Ich grab den Faden einfach mal wieder aus, da ich heute mein erstes Vorspiel hatte und meine Erfahrungen teilen möchte.
Es handelte sich um ein Vorspiel ausschließlich von erwachsenen Schülern verschiedener Klavierlehrer. Wie lange sie jeweils dabei waren, kann ich nicht sagen, würde aber tippen, dass von Anfängern wir mir (2,5 Jahre Klavierunterricht) oder noch weniger "Erfahrung" bis zu solchen, die schon etliche Jahre dabei sind und möglicherweise auch schon als Kind angefangen haben, alles dabei war.
Ich habe es sehr genossen. Zum einen, weil es ein sehr überschaubarer Rahmen mit wohlwollendem und verständnisvollem Publikum war. Zum anderen, weil ich es sehr spannend fand, viele verschieden Stücke auf unterschiedlichsten Niveau von Amateuren zu hören.
Es wurde einmal quer durch die Musikgeschichte gespielt: Von Couperin über Bach, Beethoven, Mozart, Schubert, Brahms, Gade bis zu Britten und Hisaishi. Einiges auch zu vier Händen.
Ja. Es gab Fehler, viele Fehler, sehr viele Fehler. Und es gab auch Hänger, lange Hänger und Neuansetzer. Aber bis auf wenige Ausnahmen war es in den allermeisten Fällen eben doch Musik. Aus reinem Selbstzweck haben sich verschiedenste Menschen Wochen und Monate lang mit ihren Stücken beschäftigen, um sie anderen vorzuspielen. Einfach nur so.
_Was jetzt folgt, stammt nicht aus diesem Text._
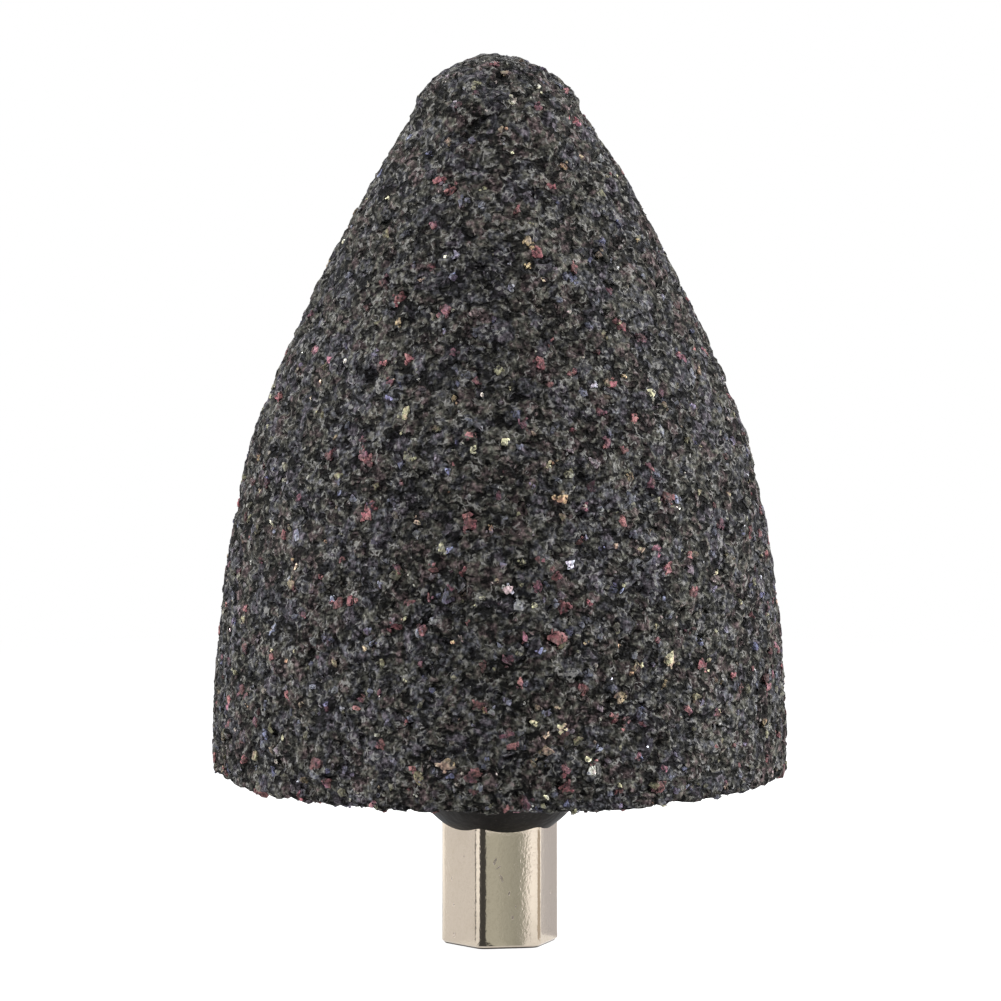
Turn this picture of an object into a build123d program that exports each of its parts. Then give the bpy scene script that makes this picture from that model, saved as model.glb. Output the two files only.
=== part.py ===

Wir hatten glücklicherweise auch ein wenig Zeit, uns in einer Pause und danach ein wenig auszutauschen. Praktisch keiner war mit seinem Spiel wirklich zufrieden. Bei einigen konnte ich es nachvollziehen, bei anderen überhaupt nicht. Auch mir wurde gesagt, ich hätte mein Stück gut gespielt. Da ist sicherlich ein Teil des oben schon angesprochenen Wohlwollens drin, aber möglicherweise ist es eben doch auch so, dass man selbst viel mehr die Fehler und Ungenauigkeiten wahrnimmt, während das Publikum Musik hört.
Und mir ist noch mal klarer geworden, dass Fehler nicht das eigentliche Problem sind. Viel wichtiger ist es, das Stück flüssig und musikalisch zu spielen. Es waren (wenige) Vorträge dabei, die zwar sehr wenige Fehler hatten, in denen aber umgekehrt fast nichts "richtig" war. Andersrum gab es einige, die so einige Fehler eingebaut hatten, sich aber zum einen davon überhaupt nicht aus der Bahn haben werfen lassen und ansonsten richtig schöne Musik gespielt haben.
Spannend fand ich auch meinen eigenen Vortrag (Händel, Allegro aus der Suite G-Dur, HWV 441, weit entfernt vom Tempo einer Ragna Schirmer). Ich habe mich mit diesem Stück noch intensiver beschäftigt, als mit allem, was ich vorher geübt habe. Ich habe es trotzdem nicht annähernd so hinbekommen, wie ich es mir gewünscht hätte. Aber ich habe es durchgespielt und ich hatte aufgrund der intensiven Beschäftigung und der Hilfestellungen durch meinen Lehrer tatsächlich auch nie Sorge, komplett raus zu fliegen. Denn ich hatte das Stück verinnerlicht, hätte an fast jeder Stelle einsteigen können und wusste zu jeder Zeit, wo ich mich gerade befinde, was ich da tue und warum ich es tue. So konnte es mich nicht mal aus der Bahn werfen, dass nach ein paar Takten meine Hände und Finger angefangen haben zu zittern, was bis zum Ende nicht mehr wirklich aufgehört hat.
Lange Rede, kurzer Sinn: Bei allen Horrorgeschichten über Vorspiele in diesem Faden kann ich nach meiner eigenen, heutigen Erfahrung jedem nur empfehlen: Probiert es wenigsten mal aus.